### Recorded data ###
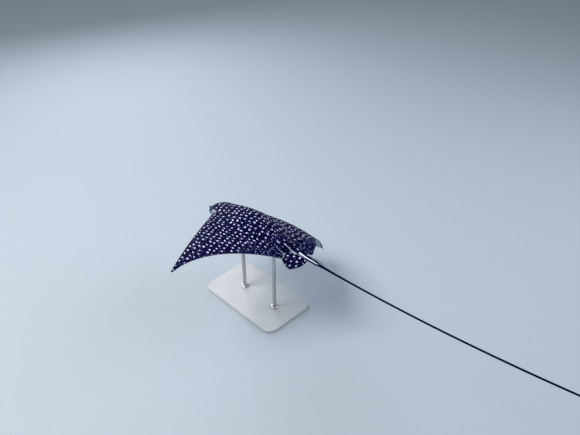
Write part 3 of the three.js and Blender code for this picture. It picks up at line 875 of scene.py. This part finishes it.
skinLooks = {
    "ground": (0.0004, 0.0009, 0.02, 1), "groundWarm": (0.0014, 0.0014, 0.034, 1),
    "spot": (0.62, 0.7, 1.0, 1), "spotWarm": (0.74, 0.66, 0.95, 1), "streak": (0.78, 0.84, 1.0, 1),
    # the near-black at the end of the next line is painted shade for the skin's hollows
    "belly": (0.5, 0.58, 0.66, 1), "bellyShade": (0.34, 0.42, 0.5, 1), "hollowShade": (0.01, 0.01, 0.022, 1),
    # cheek: slate for the side of the head, partly the skin's own grading and partly painted shade
    "snout": (0.075, 0.11, 0.19, 1), "cheek": (0.12, 0.17, 0.24, 1), "lip": (0.26, 0.33, 0.43, 1),
    "speck": (0.36, 0.42, 0.92, 1), "specular": 0.02, "refraction": 1.4,
    # layers of spots: those that show first, the streaks by the tail, dim ones and fine speckle
    "spots": {"perMetre": 30.5, "sizes": (0.125, 0.19), "turn": 0.36, "stretch": (1.08, 0.94, 1),
              "seed": 3.1, "wobble": 0.014, "loose": 0.42},
    "streaks": {"perMetre": 30.0, "sizes": (0.06, 0.12), "turn": 0.0, "stretch": (1.3, 0.42, 1),
                "seed": 1.7, "wobble": 0.012, "loose": 0.8},
    "dim": {"perMetre": 46.0, "sizes": (0.05, 0.15), "turn": 1.1, "stretch": (1, 1, 1), "seed": 7.3,
            "wobble": 0.008, "loose": 0.8},
    "specks": {"perMetre": 54.0, "sizes": (0.1, 0.24), "turn": 0.4, "stretch": (1, 1, 1), "seed": 11.9,
               "wobble": 0.006, "loose": 0.9},
    "softness": {"dim": 0.045, "specks": 0.02},
    "strength": {"spots": (0.78, 1.0), "streaks": 0.85, "dim": (0.08, 0.36), "specks": (0.15, 0.6)},
    "ringHole": 0.4, "ringDepth": 0.9, "wobbleScale": 46.0, "sizePower": 0.7,
    # where each change starts and ends: in metres on the map, from the rim or above the line, or
    # as a share of a mark or a noise
    "steps": {
        "fin": (0.0, -0.8), "fineBack": (0.6, 0.68), "fineOut": (0.05, 0.11), "fineRim": (0.13, 0.06),
        "smallFront": (0.06, 0.2, 0.75, 1.0), "smallRim": (0.004, 0.03, 0.6, 1.0),
        "ringed": (1.35, 1.45), "streaksOut": (0.1, 0.05), "streaksBack": (0.58, 0.66),
        "bareRear": (0.69, 0.715), "bareRim": (0.002, 0.007), "bareSnout": (0.085, 0.12),
        "bareTail": (0.86, 0.78), "warm": (0.35, 0.68), "snout": (0.078, 0.04), "drawn": (1.2, 1.9),
        "shade": (0.4, 0.75), "shadedCheekLine": (-0.05, -0.012), "shadedCheekRear": (0.17, 0.13),
        "shadedCheekFront": (0.05, 0.085), "lip": (0.065, 0.02), "line": (-0.0025, 0.0025), "hollowShade": (0.9, 0.2),
        "gloss": (0.3, 0.7, 0.42, 0.58),
    },
    "snoutGrain": (0.5, 1.0), "drawnGrain": 0.3, "lineGrain": 0.008,
    # noises: scale, detail and roughness
    "mottle": (9.0, 5.0, 0.6), "grain": (60.0, 4.0, 0.6), "gloss": (28.0, 4.0), "pores": (420.0, 2.0),
    "folds": (40.0, 4.0), "foldStretch": (1.0, 2.6, 1.0), "foldShare": 0.75, "relief": (0.35, 0.002),
    # pale lines on the shoulder, at the wings' inner rear corners and along the root of the tail:
    # from, to and half width, in metres out and back, and strength
    "lines": [((0.103, 0.143), (0.118, 0.184), 0.0042, 0.55), ((0.08, 0.686), (0.083, 0.716), 0.0016, 0.45),
              ((0.083, 0.716), (0.088, 0.742), 0.0018, 0.5), ((0.038, 0.717), (0.033, 0.76), 0.0019, 0.5),
              ((0.033, 0.76), (0.0255, 0.79), 0.001, 0.45), ((0.0255, 0.79), (0.0205, 0.815), 0.0008, 0.45),
              ((0.0205, 0.815), (0.0164, 0.862), 0.0006, 0.45)],
}


def spotLayer(flat, perMetre, sizes, turn, stretch, seed, wobble, loose):
    # rounded spots on a loose grid: how far from a spot's middle, its size, its three chances
    mapping = addNode("Mapping", {"Vector": flat, "Location": (seed, seed * 0.7, 0),
                                        "Rotation": (0, 0, turn), "Scale": stretch})[0]
    shift = noise(mapping, skinLooks["wobbleScale"], 1.0, output="Color")
    shift = vectorMath("SUBTRACT", shift, (0.5, 0.5, 0.5))
    shift = vectorMath("MULTIPLY", shift, (wobble, wobble, 0.0))
    cells = addNode("TexVoronoi", {"Vector": vectorMath("ADD", mapping, shift),
                                         "Scale": perMetre, "Randomness": loose},
                    voronoi_dimensions="2D", feature="F1")
    chance = addNode("SeparateXYZ", {0: cells["Color"]})
    size = mixNumber(calc("POWER", chance[0], skinLooks["sizePower"]), *sizes)
    return cells["Distance"], size, chance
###
[Problem description]: Write out the full listing, keeping every line exactly as it is.

[Response to this exercise]:
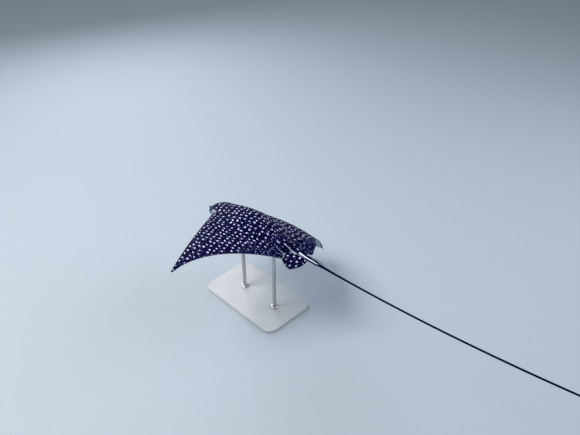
Write part 3 of the three.js and Blender code for this picture. It picks up at line 875 of scene.py. This part finishes it.
skinLooks = {
    "ground": (0.0004, 0.0009, 0.02, 1), "groundWarm": (0.0014, 0.0014, 0.034, 1),
    "spot": (0.62, 0.7, 1.0, 1), "spotWarm": (0.74, 0.66, 0.95, 1), "streak": (0.78, 0.84, 1.0, 1),
    # the near-black at the end of the next line is painted shade for the skin's hollows
    "belly": (0.5, 0.58, 0.66, 1), "bellyShade": (0.34, 0.42, 0.5, 1), "hollowShade": (0.01, 0.01, 0.022, 1),
    # cheek: slate for the side of the head, partly the skin's own grading and partly painted shade
    "snout": (0.075, 0.11, 0.19, 1), "cheek": (0.12, 0.17, 0.24, 1), "lip": (0.26, 0.33, 0.43, 1),
    "speck": (0.36, 0.42, 0.92, 1), "specular": 0.02, "refraction": 1.4,
    # layers of spots: those that show first, the streaks by the tail, dim ones and fine speckle
    "spots": {"perMetre": 30.5, "sizes": (0.125, 0.19), "turn": 0.36, "stretch": (1.08, 0.94, 1),
              "seed": 3.1, "wobble": 0.014, "loose": 0.42},
    "streaks": {"perMetre": 30.0, "sizes": (0.06, 0.12), "turn": 0.0, "stretch": (1.3, 0.42, 1),
                "seed": 1.7, "wobble": 0.012, "loose": 0.8},
    "dim": {"perMetre": 46.0, "sizes": (0.05, 0.15), "turn": 1.1, "stretch": (1, 1, 1), "seed": 7.3,
            "wobble": 0.008, "loose": 0.8},
    "specks": {"perMetre": 54.0, "sizes": (0.1, 0.24), "turn": 0.4, "stretch": (1, 1, 1), "seed": 11.9,
               "wobble": 0.006, "loose": 0.9},
    "softness": {"dim": 0.045, "specks": 0.02},
    "strength": {"spots": (0.78, 1.0), "streaks": 0.85, "dim": (0.08, 0.36), "specks": (0.15, 0.6)},
    "ringHole": 0.4, "ringDepth": 0.9, "wobbleScale": 46.0, "sizePower": 0.7,
    # where each change starts and ends: in metres on the map, from the rim or above the line, or
    # as a share of a mark or a noise
    "steps": {
        "fin": (0.0, -0.8), "fineBack": (0.6, 0.68), "fineOut": (0.05, 0.11), "fineRim": (0.13, 0.06),
        "smallFront": (0.06, 0.2, 0.75, 1.0), "smallRim": (0.004, 0.03, 0.6, 1.0),
        "ringed": (1.35, 1.45), "streaksOut": (0.1, 0.05), "streaksBack": (0.58, 0.66),
        "bareRear": (0.69, 0.715), "bareRim": (0.002, 0.007), "bareSnout": (0.085, 0.12),
        "bareTail": (0.86, 0.78), "warm": (0.35, 0.68), "snout": (0.078, 0.04), "drawn": (1.2, 1.9),
        "shade": (0.4, 0.75), "shadedCheekLine": (-0.05, -0.012), "shadedCheekRear": (0.17, 0.13),
        "shadedCheekFront": (0.05, 0.085), "lip": (0.065, 0.02), "line": (-0.0025, 0.0025), "hollowShade": (0.9, 0.2),
        "gloss": (0.3, 0.7, 0.42, 0.58),
    },
    "snoutGrain": (0.5, 1.0), "drawnGrain": 0.3, "lineGrain": 0.008,
    # noises: scale, detail and roughness
    "mottle": (9.0, 5.0, 0.6), "grain": (60.0, 4.0, 0.6), "gloss": (28.0, 4.0), "pores": (420.0, 2.0),
    "folds": (40.0, 4.0), "foldStretch": (1.0, 2.6, 1.0), "foldShare": 0.75, "relief": (0.35, 0.002),
    # pale lines on the shoulder, at the wings' inner rear corners and along the root of the tail:
    # from, to and half width, in metres out and back, and strength
    "lines": [((0.103, 0.143), (0.118, 0.184), 0.0042, 0.55), ((0.08, 0.686), (0.083, 0.716), 0.0016, 0.45),
              ((0.083, 0.716), (0.088, 0.742), 0.0018, 0.5), ((0.038, 0.717), (0.033, 0.76), 0.0019, 0.5),
              ((0.033, 0.76), (0.0255, 0.79), 0.001, 0.45), ((0.0255, 0.79), (0.0205, 0.815), 0.0008, 0.45),
              ((0.0205, 0.815), (0.0164, 0.862), 0.0006, 0.45)],
}


def spotLayer(flat, perMetre, sizes, turn, stretch, seed, wobble, loose):
    # rounded spots on a loose grid: how far from a spot's middle, its size, its three chances
    mapping = addNode("Mapping", {"Vector": flat, "Location": (seed, seed * 0.7, 0),
                                        "Rotation": (0, 0, turn), "Scale": stretch})[0]
    shift = noise(mapping, skinLooks["wobbleScale"], 1.0, output="Color")
    shift = vectorMath("SUBTRACT", shift, (0.5, 0.5, 0.5))
    shift = vectorMath("MULTIPLY", shift, (wobble, wobble, 0.0))
    cells = addNode("TexVoronoi", {"Vector": vectorMath("ADD", mapping, shift),
                                         "Scale": perMetre, "Randomness": loose},
                    voronoi_dimensions="2D", feature="F1")
    chance = addNode("SeparateXYZ", {0: cells["Color"]})
    size = mixNumber(calc("POWER", chance[0], skinLooks["sizePower"]), *sizes)
    return cells["Distance"], size, chance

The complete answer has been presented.